• [Written task] Please output the data below exactly as given, starting at its first line and stopping after the line that contains "feet rest on.".

— start of Material for this task —

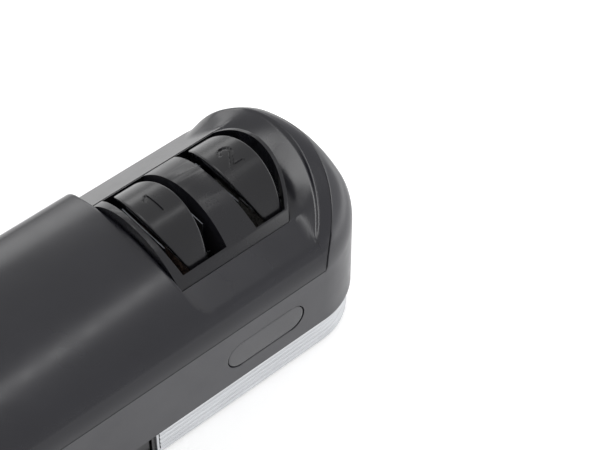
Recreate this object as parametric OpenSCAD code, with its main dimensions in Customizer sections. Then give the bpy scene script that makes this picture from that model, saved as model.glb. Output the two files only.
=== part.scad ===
// Electric knife sharpener, two-stage, with motor, wheels and rocker switch.
// Frame: X along the body, Y from the switch side (-Y) to the cord side (+Y), Z up.
// Origin: middle of the footprint, on the surface that the feet rest on.

/* [Body] */
// Length of the body
body_len = 254; // [248:1:262]
// Depth of the body
body_depth = 92; // [90:1:98]
// Height of the dome above the table
dome_h = 68.5; // [67:0.5:72]
// Radius of the dome across the body
dome_r = 97; // [85:1:115]
// Radius of the shoulder between dome and wall
shoulder_r = 15; // [12:0.5:18]
// Radius of the corners in plan
corner_r = 30; // [26:1:34]
// Radius of the bowed ends in plan
end_r = 120; // [100:5:160]
// Radius of the top edge at the ends
end_edge_r = 8; // [5:0.5:10]
// Wall of the covers
wall = 2.4; // [2:0.1:2.8]

/* [Seams] */
// Height of the seam between top cover and lower housing
seam_z = 46.5; // [44:0.5:47]
// Width of the seam
seam_gap = 0.4; // [0.3:0.05:0.5]
// Distance from the end of the body to the seam that crosses the dome
seam_end = 3; // [2:0.5:6]
// Radius of the crossing seam on the switch side
seam_front_r = 66; // [60:1:70]
// Radius of the crossing seam on the cord side
seam_back_r = 45; // [42:1:50]
// How far the crossing seam's tip lies behind the middle
seam_shift = 8; // [4:1:12]

/* [Base] */
// Height of the silver band
band_top = 16; // [15:0.5:16.5]
// Gap between the table and the band
band_lift = 1; // [0.8:0.1:1.5]
// How far the band stands back from the wall
band_inset = 1.5; // [1:0.1:2]
// Thickness of the band
band_t = 1; // [0.9:0.05:1.2]
// Number of grooves in the band
band_grooves = 5; // [3:1:6]
// Depth of a groove
groove_depth = 0.35; // [0.2:0.05:0.5]
// Width of a groove
groove_w = 0.7; // [0.5:0.1:1]
// Thickness of the base plate's floor
floor_t = 2.5; // [2:0.1:3]
// Height of the base plate's rim
rim_top = 20; // [19:0.5:22]
// Radius of a rubber foot
foot_r = 7; // [6:0.5:8]
// Distance of the feet from the ends of the body
foot_end = 39; // [38:0.5:42]
// Distance of the feet from the sides of the body
foot_side = 16; // [15:0.5:17]

/* [Sharpening head] */
// Distance from the recess's start to the end of the body
recess_end = 87.5; // [87:0.5:89]
// Height of the recess floor
recess_floor = 61.8; // [61:0.2:62]
// Radius of the rim round the recess
rim_r = 73.9; // [73:0.1:75]
// Depth of the step at the rim
rim_step = 0.8; // [0.6:0.1:1]
// Rise of the recess's wall per mm
wall_slope = 0.44; // [0.4:0.01:0.46]
// Half width of the recess floor
recess_half = 27.7; // [27.5:0.1:28.5]
// Fall of the recess's front panel per mm
front_slope = 0.263; // [0.2:0.01:0.3]
// Fall of the recess's back panel per mm
back_slope = 0.786; // [0.7:0.02:0.8]
// Height of the insert's arch
insert_top = 74.2; // [73:0.2:75]
// Radius of the insert's arch
insert_r = 36.6; // [35:0.5:38]
// Height of the guides
guide_top = 76.5; // [76:0.5:78]
// Radius of a guide's arch
guide_r = 28; // [27:0.5:30]
// Width of a guide at the top
guide_w = 17.6; // [16:0.2:18]
// Slant of the blade's face
blade_angle = 20; // [18:0.5:21]
// Length of a guide
guide_len = 49.4; // [48.4:0.2:49.8]
// Distance from the recess's start to the middle of the first guide
guide_start = 13; // [12.6:0.1:13.4]
// Distance from the first guide to the second
guide_pitch = 36.7; // [36:0.1:37]
// How far the guides' middle lies behind the shaft
guide_y = 1.1; // [0.8:0.1:1.2]
// Thickness of a blade spring
leaf_t = 0.5; // [0.4:0.05:0.6]
// Length of a blade spring
leaf_len = 26; // [20:1:28]
// Height of a blade spring
leaf_h = 11; // [8:0.5:12]

/* [Drive] */
// Height of the shaft above the table
axis_z = 38; // [37.5:0.5:38.5]
// Radius of the grinding wheels
wheel_r = 20; // [18:0.5:20]
// Width of a grinding wheel
wheel_w = 5.6; // [5:0.2:6]
// Radius of the wheel shaft
shaft_r = 4; // [3.5:0.1:4.5]
// Radius of the motor shaft
motor_shaft_r = 3; // [2.5:0.1:3.5]
// Running clearance of a shaft in its bush
run_gap = 0.05; // [0.03:0.01:0.08]

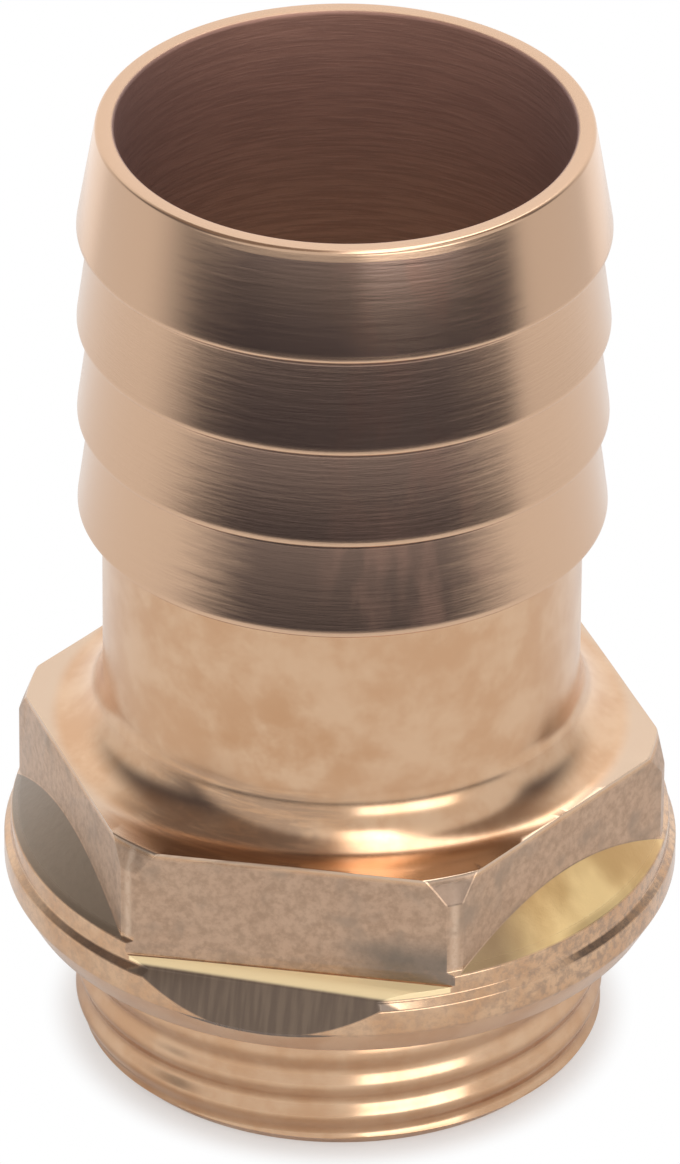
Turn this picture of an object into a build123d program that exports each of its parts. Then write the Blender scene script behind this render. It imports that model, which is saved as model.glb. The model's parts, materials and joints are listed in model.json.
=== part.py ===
"""Hose tail: a barbed spigot for a 25 mm hose, a hexagon for the spanner and a male pipe thread.

One turned and milled piece of brass. It stands on the end of the thread, with the hose end up.
Millimetres. The origin is at the centre of the thread's end face, and +Z runs to the hose end.
"""
import os
from math import radians, tan

from build123d import *

# The hole right through the piece.
bore_diameter = 22.3

# The male thread, size G 3/4: a plain cylinder over the crests, with a relief under the flange.
# The lead-in and the relief go in by a share of the wall between the crests and the bore.
thread_diameter = 26.44
thread_length = 7.9
lead_in_share = 0.435
lead_in_angle = 45
relief_share = 0.565
relief_width = 1.1

# The flange that seats on a washer, bevelled underneath.
seat_diameter = 31.8
flange_diameter = 33.5
flange_bevel_height = 1.5
flange_rim_height = 1.25

# The collar on the flange: a bevelled step, a plain band, then a cone that climbs to the flats.
collar_diameter = 32.8
collar_step_angle = 45
collar_band_height = 0.95
collar_cone_angle = 45

# The hexagon, with its corners turned down and a steep chamfer at the top of each.
across_flats = 28.5
across_corners = 32.4
hexagon_height = 5.45
corner_chamfer = 0.5
corner_chamfer_angle = 70

# The front flat is milled deeper, to a narrow ledge and a ramp that falls to the flange's rim.
ledge_depth = 0.55
ledge_width = 0.9
ramp_drop = 2.3
ramp_angle = 54
ramp_skew = 4.5

# The plain neck, and the hollow curve at its foot.
neck_diameter = 23.6
neck_length = 12.55
neck_fillet_radius = 2.8

# The barbs, each with a sharp lower edge, and the nose above them.
barb_count = 4
barb_pitch = 5.13
barb_diameter = 26.0
barb_land = 0.2
barb_back_height = 0.45
valley_diameter = 24.8
valley_height = 0.35
nose_length = 5.6
nose_diameter = 24.2
rim_chamfer = 0.12

# Heights that follow, from the thread's end up.
seat_z = thread_length
rim_bottom_z = seat_z + flange_bevel_height
rim_top_z = rim_bottom_z + flange_rim_height
collar_step_height = (flange_diameter - collar_diameter) / 2 * tan(radians(collar_step_angle))
band_z = rim_top_z + collar_step_height
collar_z = band_z + collar_band_height
ledge_z = collar_z - ledge_depth
shoulder_z = collar_z + hexagon_height
last_barb_z = shoulder_z + neck_length
first_barb_z = last_barb_z + (barb_count - 1) * barb_pitch
top_z = first_barb_z + nose_length

# Radii that follow.
bore_radius = bore_diameter / 2
thread_radius = thread_diameter / 2
flange_radius = flange_diameter / 2
collar_radius = collar_diameter / 2
corner_radius = across_corners / 2
flat_radius = across_flats / 2
neck_radius = neck_diameter / 2
barb_radius = barb_diameter / 2
valley_radius = valley_diameter / 2
nose_radius = nose_diameter / 2


def thread_outline():
    """The half section from the bore's lower edge to the flange's seat."""
    wall = thread_radius - bore_radius
    lead_in_depth = lead_in_share * wall
    relief_radius = thread_radius - relief_share * wall
    return [
        (bore_radius, 0),
        (thread_radius - lead_in_depth, 0),
        (thread_radius, lead_in_depth * tan(radians(lead_in_angle))),
        (thread_radius, seat_z - relief_width),
        (relief_radius, seat_z - relief_width),
        (relief_radius, seat_z),
    ]


def hexagon_outline():
    """The half section from the flange's seat to the hexagon's upper face, at a corner."""
    return [
        (seat_diameter / 2, seat_z),
        (flange_radius, rim_bottom_z),
        (flange_radius, rim_top_z),
        (collar_radius, band_z),
        (collar_radius, collar_z),
        (corner_radius, collar_z + (collar_radius - corner_radius) * tan(radians(collar_cone_angle))),
        (corner_radius, shoulder_z - corner_chamfer * tan(radians(corner_chamfer_angle))),
        (corner_radius - corner_chamfer, shoulder_z),
        (neck_radius + neck_fillet_radius, shoulder_z),
    ]


def tail_outline():
    """The half section from the last barb's back up to the rim of the bore."""
    points = [(neck_radius, last_barb_z - barb_back_height)]
    for number in range(barb_count):
        edge_z = last_barb_z + number * barb_pitch
        points.append((barb_radius, edge_z))
        points.append((barb_radius, edge_z + barb_land))
        if number < barb_count - 1:
            valley_top_z = edge_z + barb_pitch - barb_back_height
            points.append((valley_radius, valley_top_z - valley_height))
            points.append((valley_radius, valley_top_z))
    points.append((nose_radius, top_z - rim_chamfer))
    points.append((nose_radius - rim_chamfer, top_z))
    points.append((bore_radius + rim_chamfer, top_z))
    points.append((bore_radius, top_z - rim_chamfer))
    return points


# What milling leaves: all that is within the six flats, and the collar's round cone below them.
with BuildPart() as milled:
    with BuildSketch():
        RegularPolygon(radius=flat_radius, side_count=6, major_radius=False)
    extrude(amount=top_z)
    with BuildSketch(Plane.XZ):
        with BuildLine():
            cone_top_z = collar_z + (collar_radius - neck_radius) * tan(radians(collar_cone_angle))
            Polyline(
                (0, 0),
                (flange_radius, 0),
                (flange_radius, rim_top_z),
                (collar_radius, band_z),
                (collar_radius, collar_z),
                (neck_radius, cone_top_z),
                (0, cone_top_z),
                close=True,
            )
        make_face()
    revolve(axis=Axis.Z)

    # The ledge under the front flat.
    with BuildSketch(Plane.YZ):
        with Locations((-flat_radius, ledge_z)):
            Rectangle(flange_radius, shoulder_z - ledge_z, align=(Align.MAX, Align.MIN))
    extrude(amount=flange_radius, both=True, mode=Mode.SUBTRACT)

    # The ramp below it, turned a little about the axis, so that one end is cut more.
    with BuildSketch(Plane.YZ.rotated((0, 0, -ramp_skew))):
        with BuildLine():
            ramp_run = ramp_drop / tan(radians(ramp_angle))
            ramp_top = -flat_radius - ledge_width
            Polyline(
                (ramp_top, ledge_z),
                (ramp_top - ramp_run, ledge_z - ramp_drop),
                (-2 * flange_radius, ledge_z - ramp_drop),
                (-2 * flange_radius, ledge_z),
                close=True,
            )
        make_face()
    extrude(amount=flange_radius, both=True, mode=Mode.SUBTRACT)

# The turned piece, from its half section, cut to what milling leaves.
with BuildPart() as hose_tail:
    with BuildSketch(Plane.XZ):
        with BuildLine():
            lower = Polyline(*thread_outline(), *hexagon_outline())
            neck_foot = (neck_radius, shoulder_z + neck_fillet_radius)
            foot = RadiusArc(lower @ 1, neck_foot, neck_fillet_radius)
            upper = Polyline(foot @ 1, *tail_outline())
            Line(upper @ 1, lower @ 0)
        make_face()
    revolve(axis=Axis.Z)
    add(milled.part, mode=Mode.INTERSECT)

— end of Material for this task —

• [Exercise answer]
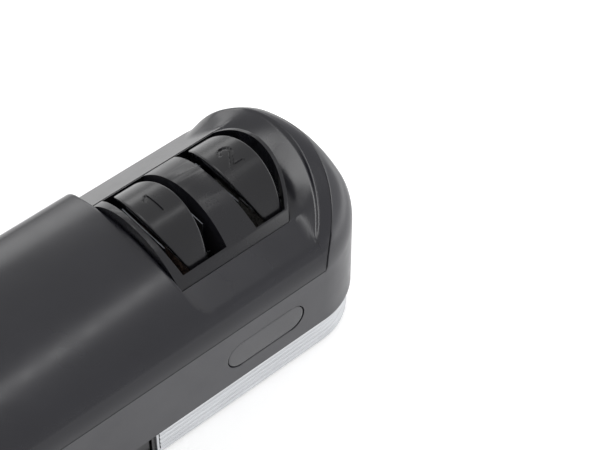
Recreate this object as parametric OpenSCAD code, with its main dimensions in Customizer sections. Then give the bpy scene script that makes this picture from that model, saved as model.glb. Output the two files only.
=== part.scad ===
// Electric knife sharpener, two-stage, with motor, wheels and rocker switch.
// Frame: X along the body, Y from the switch side (-Y) to the cord side (+Y), Z up.
// Origin: middle of the footprint, on the surface that the feet rest on.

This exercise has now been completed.